Go and learn what it means – I desire mercy, not sacrifice; the knowledge of God and not burnt offerings. Not religious rituals, that’s not the way to the heart of God. “I came not to call the righteous but sinners.” That’s the company that Jesus keeps at his table. Sinners who are justified for his sake, by his blood. Make no mistake, the Pharisees are welcome at Jesus’ party. But they are welcome as sinners, not as the righteous ones they thought they were.
The sin of the church people, the people in the pews singing the hymns, is that we have turned this banquet of sinners into a country club of the religious elite. We have all too often by our words, our actions, our attitudes looked down on the sinners of our day, those people who just don’t seem to get it, and we forget that we are, in ourselves, no better, no more “righteous” no less sinful, than those outside these walls.
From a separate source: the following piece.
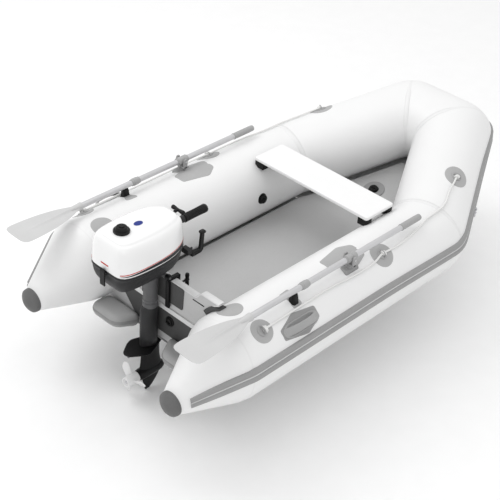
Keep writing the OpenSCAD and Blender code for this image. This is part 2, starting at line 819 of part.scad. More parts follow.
// Propeller shaft with its bevel gear inside the gearcase and its nut outside
module prop_shaft() {
    color(silver) translate([0, 0, prop_z]) rotate([0, 90, 0]) {
        translate([0, 0, -200]) cylinder(r = shaft_bore - 0.02, h = 150);
        translate([0, 0, -198]) cylinder(r = 14, h = 12, $fn = 6);
        translate([0, 0, leg_x - 22]) cylinder(r1 = 17, r2 = 12, h = 8);
    }
}

// Upright shaft with the bevel pinion below and the flywheel above
flywheel_z = 640;
module drive_shaft() {
    color(silver) translate([leg_x, 0, 0]) {
        translate([0, 0, prop_z + 16]) cylinder(r = shaft_bore - 2, h = flywheel_z - prop_z);
        translate([0, 0, prop_z + 12]) cylinder(r1 = 7, r2 = 9, h = 7);
        translate([0, 0, flywheel_z]) cylinder(r = 72, h = 16);
    }
}

// ---- Outboard motor: powerhead and covers ----

cover_t = 3;

// Faces of the brackets fixed to the pan's front and back
front_x = 103.2;
back_x = -335.7;
latch_pin = [-340, 552];

// The covers' plan outline: a rounded box with slightly barrelled sides
module cover_plan(z, h, inset) {
    for (s = [-1, 1]) {
        translate([-268, s * 58, z]) cylinder(r = 60 - inset, h = h);
        translate([-120, s * 74, z]) cylinder(r = 65 - inset, h = h);
        translate([48, s * 58, z]) cylinder(r = 55 - inset, h = h);
    }
}

module pan_shape(inset) {
    hull($fn = 32) {
        cover_plan(pan_top - 16, 16 + (inset > 0 ? 1 : 0), inset);
        translate([0, 0, inset]) {
            for (s = [-1, 1]) {
                translate([-240, s * 45, 456]) cylinder(r = 48 - inset, h = 2);
                translate([-110, s * 58, 454]) cylinder(r = 50 - inset, h = 2);
                translate([-30, s * 50, 456]) cylinder(r = 40 - inset, h = 2);
                translate([40, s * 50, 506]) cylinder(r = 45 - inset, h = 2);
            }
        }
    }
}

module engine_pan() {
    color(dark_grey) {
        difference() {
            pan_shape(0);
            pan_shape(cover_t);
            translate([leg_x, 0, 400]) cylinder(r = shaft_bore + 2, h = 100);
        }
        translate([front_x, 44, 522]) cube([4, 32, 32]);
        for (y = [44, 66.3]) translate([front_x + 4, y, 524]) cube([24, 9.7, 28]);
        translate([tiller_hinge[0], 44, tiller_hinge[2]]) rotate([-90, 0, 0])
            cylinder(r = hinge_pin_r, h = 32);
        translate([front_x, -114, 504]) cube([4, 50, 30]);
        difference() {
            union() {
                translate([front_x + 4, -92, 504]) cube([24, 8, 20]);
                translate([lever_at[0], -92, lever_at[2]]) rotate([-90, 0, 0])
                    cylinder(r = 12, h = 8);
            }
            translate([lever_at[0], -100, lever_at[2]]) rotate([-90, 0, 0])
                cylinder(r = hinge_pin_r + run_gap, h = 20);
        }
        difference() {
            union() {
                translate([back_x + 3.7, -20, 546]) cube([3.8, 40, 12]);
                for (y = [-20, 16.4]) translate([back_x - 9, y, 546]) cube([12.8, 3.6, 12]);
            }
            translate([latch_pin[0], -30, latch_pin[1]]) rotate([-90, 0, 0])
                cylinder(r = hinge_pin_r - 1 + run_gap, h = 60);
        }
    }
}

module cowl_shape(inset) {
    lower = inset > 0 ? -1 : 0;
    hull($fn = 32) {
        cover_plan(pan_top + rest_gap + lower, 20, inset);
        for (s = [-1, 1]) {
            translate([-258, s * 50, 690 - inset]) cylinder(r = 56 - inset, h = 2);
            translate([-120, s * 62, 690 - inset]) cylinder(r = 62 - inset, h = 2);
            translate([40, s * 52, 680 - inset]) cylinder(r = 50 - inset, h = 2);
            translate([-244, s * 44, cowl_top - 4 - inset]) cylinder(r = 46 - inset, h = 2);
            translate([-120, s * 50, cowl_top - 2 - inset]) cylinder(r = 48 - inset, h = 2);
            translate([20, s * 44, cowl_top - 10 - inset]) cylinder(r = 42 - inset, h = 2);
        }
    }
}

fuel_x = -228;
starter_at = [20, 674];

module cowl() {
    color(hull_white) difference() {
        cowl_shape(0);
        cowl_shape(cover_t);
        translate([fuel_x, 0, 600]) cylinder(r = 30, h = 200);
        translate([40, starter_at[0], starter_at[1]]) rotate([0, 90, 0]) cylinder(r = 5, h = 100);
    }
}

module fuel_tank() {
    color(hull_white) difference() {
        union() {
            translate([-290, -70, 590]) cube([120, 140, 95]);
            translate([fuel_x, 0, 680]) cylinder(r = 26, h = 40);
        }
        translate([-286, -66, 594]) cube([112, 132, 87]);
        translate([fuel_x, 0, 640]) cylinder(r = 20, h = 100);
    }
}

module powerhead() {
    color(silver) difference() {
        union() {
            translate([leg_x - 60, -55, 462]) cube([110, 110, 150]);
            translate([leg_x - 160, -40, 500]) cube([110, 80, 80]);
            for (i = [0:4]) translate([leg_x - 150 + 18 * i, -50, 496]) cube([6, 100, 88]);
        }
        translate([leg_x, 0, 400]) cylinder(r = shaft_bore - 2 + 3, h = 300);
    }
}

module fuel_cap() {
    color(fitting_black) translate([fuel_x, 0, cowl_top + rest_gap]) {
        cylinder(r = 38, h = 12);
        translate([0, 0, 12]) cylinder(r1 = 31, r2 = 27, h = 14);
        translate([0, 0, 26]) cylinder(r = 12, h = 5);
        translate([0, 0, -24]) cylinder(r = 20 - run_gap, h = 25);
    }
}

// T handle on the end of the starter rope
module starter_handle() {
    color(fitting_black) translate([0, starter_at[0], starter_at[1]]) {
        translate([134, -42, 0]) rotate([-90, 0, 0]) cylinder(r = 9, h = 84);
        translate([112, 0, 0]) rotate([0, 90, 0]) cylinder(r = 7, h = 24);
        translate([10, 0, 0]) rotate([0, 90, 0]) cylinder(r = 2.5, h = 110);
    }
}

tiller_hinge = [119, 60, 538];
hinge_pin_r = 5;
grip_at = [210, 572];
tiller_grip_r = 22;

module tiller_arm() {
    color(dark_grey) difference() {
        union() {
            translate([tiller_hinge[0], tiller_hinge[1] - 6, tiller_hinge[2]])
                rotate([-90, 0, 0]) cylinder(r = 11, h = 12);
            translate([0, tiller_hinge[1] + 6, 0]) rotate([90, 0, 0]) linear_extrude(12) polygon([
                [119, 528], [132, 531], [154, 560], [grip_at[0], 560], [grip_at[0], 584],
                [152, 582], [114, 547]]);
            translate([166, tiller_hinge[1], grip_at[1]]) rotate([0, 90, 0])
                cylinder(r = 18, h = grip_at[0] - 166 - rest_gap);
            translate([200, tiller_hinge[1], grip_at[1]]) rotate([0, 90, 0])
                cylinder(r = 8, h = 130);
        }
        translate([tiller_hinge[0], 0, tiller_hinge[2]]) rotate([-90, 0, 0])
            cylinder(r = hinge_pin_r + run_gap, h = 120);
    }
}

module throttle_grip() {
    color(fitting_black) difference() {
        union() {
            translate([grip_at[0], tiller_hinge[1], grip_at[1]]) rotate([0, 90, 0])
                cylinder(r = tiller_grip_r - 1, h = 146);
            for (i = [0:9]) translate([grip_at[0] + 6 + 14 * i, tiller_hinge[1], grip_at[1]])
                rotate([0, 90, 0]) cylinder(r = tiller_grip_r, h = 8);
        }
        translate([grip_at[0] - 1, tiller_hinge[1], grip_at[1]]) rotate([0, 90, 0])
            cylinder(r = 8 + run_gap, h = 122);
    }
}

// Gear lever on a pin in the ear at the pan's front
lever_at = [119, -100, 492];
module shift_lever() {
    color(fitting_black) translate(lever_at) {
        translate([0, -7, 0]) rotate([-90, 0, 0]) cylinder(r = 11, h = 14.7);
        translate([0, -7, 0]) rotate([-90, 0, 0]) cylinder(r = hinge_pin_r, h = 23);
        translate([0, 5, 0]) rotate([90, 0, 0]) linear_extrude(10) polygon([[0, -8], [52, -6],
            [62, 4], [66, 98], [54, 98], [46, 10], [0, 8]]);
        translate([45, -13, 98]) cube([30, 26, 9]);
    }
}

// Latch that hooks over the joint at the back of the covers, turning on its pin
module cowl_latch() {
    color(fitting_black) {
        translate([latch_pin[0], -20, latch_pin[1]]) rotate([-90, 0, 0])
            cylinder(r = hinge_pin_r - 1, h = 40);
        translate([back_x - 8.3, -16, 482]) cube([8, 32, 84]);
        translate([back_x - 6.3, -12, 562]) cube([6, 24, 14]);
    }
}

side_tube();  // side_tube_port
starboard() side_tube();  // side_tube_starboard
bow_tube();  // bow_tube_port
starboard() bow_tube();  // bow_tube_starboard
bow_tube_front();
stern_cone();  // stern_cone_port
starboard() stern_cone();  // stern_cone_starboard
end_caps();
rubbing_strake();
chamber_baffles();
air_floor();
stern_pods();
bottom_fabric();
transom_board();
transom_corners();
motor_pads();
transom_skirt();
tube_patches();
carry_handles();
seat_plank();
seat_holders();
valve_bodies();
at_port_valve() valve_cap();  // valve_cap_port
starboard() at_port_valve() valve_cap();  // valve_cap_starboard
at_floor_valve() valve_cap();  // valve_cap_floor
drain_plug();
line_fittings();
lifeline();  // lifeline_port
starboard() lifeline();  // lifeline_starboard
tow_ring();  // tow_ring_port
starboard() tow_ring();  // tow_ring_starboard
rowlock_bases();
oar_keepers();
rowlock();  // rowlock_port
starboard() rowlock();  // rowlock_starboard
oar_blade();  // oar_blade_port
oar_shaft();  // oar_shaft_port
oar_grip();  // oar_grip_port
starboard() oar_blade();  // oar_blade_starboard
starboard() oar_shaft();  // oar_shaft_starboard
starboard() oar_grip();  // oar_grip_starboard
clamp_bracket();
clamp_screw();  // clamp_screw_port
starboard() clamp_screw();  // clamp_screw_starboard
swivel_bracket();
leg_housing();
gearcase();
engine_pan();
cowl();
fuel_tank();
powerhead();
fuel_cap();
starter_handle();
tiller_arm();
throttle_grip();
shift_lever();
cowl_latch();
propeller();
prop_shaft();
drive_shaft();
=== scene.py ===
"""Looks for the inflatable dinghy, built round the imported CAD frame. Shapes are worked out in mm."""
import json
import math

import bmesh
import bpy
import numpy as np
from mathutils import Matrix, Vector


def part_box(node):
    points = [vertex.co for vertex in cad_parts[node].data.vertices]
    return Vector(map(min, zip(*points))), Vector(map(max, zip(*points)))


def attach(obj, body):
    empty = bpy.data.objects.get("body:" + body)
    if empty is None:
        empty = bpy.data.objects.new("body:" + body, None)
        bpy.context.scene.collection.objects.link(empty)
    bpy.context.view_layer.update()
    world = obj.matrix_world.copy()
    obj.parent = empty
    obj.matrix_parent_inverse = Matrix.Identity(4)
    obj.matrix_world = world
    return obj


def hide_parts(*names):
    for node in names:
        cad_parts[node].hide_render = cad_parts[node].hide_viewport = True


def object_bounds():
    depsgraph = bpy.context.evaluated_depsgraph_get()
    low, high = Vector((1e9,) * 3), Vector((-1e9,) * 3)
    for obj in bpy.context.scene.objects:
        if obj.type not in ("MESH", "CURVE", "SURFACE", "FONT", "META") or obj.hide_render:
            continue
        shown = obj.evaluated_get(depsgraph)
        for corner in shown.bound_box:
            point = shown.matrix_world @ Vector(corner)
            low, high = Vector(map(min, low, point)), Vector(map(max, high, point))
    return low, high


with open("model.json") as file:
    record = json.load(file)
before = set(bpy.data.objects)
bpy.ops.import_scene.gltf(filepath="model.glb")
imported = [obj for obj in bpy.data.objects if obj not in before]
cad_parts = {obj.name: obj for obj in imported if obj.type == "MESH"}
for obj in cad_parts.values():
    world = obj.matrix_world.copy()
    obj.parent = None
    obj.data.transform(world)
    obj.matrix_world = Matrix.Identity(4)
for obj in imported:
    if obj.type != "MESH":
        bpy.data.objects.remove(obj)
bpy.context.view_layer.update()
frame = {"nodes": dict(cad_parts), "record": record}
MM = 0.001


def V(*c):
    return np.array(c, float)


def unit(v):
    v = np.asarray(v, float)
    return v / np.linalg.norm(v)


def turn(steps):
    """Angles round a full turn."""
    return np.linspace(0, 2 * math.pi, steps, endpoint=False)


def circle(r, steps):
    return [(r * math.cos(a), r * math.sin(a)) for a in turn(steps)]


def box_mm(node):
    lo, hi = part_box(node)
    return np.array(lo) / MM, np.array(hi) / MM


def centre_mm(node):
    lo, hi = box_mm(node)
    return (lo + hi) / 2


# ---------------------------------------------------------------- materials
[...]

There are people who are listening in to the church, like those two men on horseback, straining to hear that this good news applies to them too, that they are accepted by God in Jesus.
None of us deserves to be here. We don’t deserve to be baptized, to hear the Word, to receive the Body and Blood. We haven’t earned our way here by our right choices and decisions. We are here because of God’s undeserved kindness in Jesus, the same grace that called Abraham to be the father of nations, that calls a tax collector to be a disciple, that breaks bread with the sinner, that declares the outsider to be the insider.
Once you were not a people, but now you are the people of God; once you had not received mercy, but now you have received mercy. Welcome.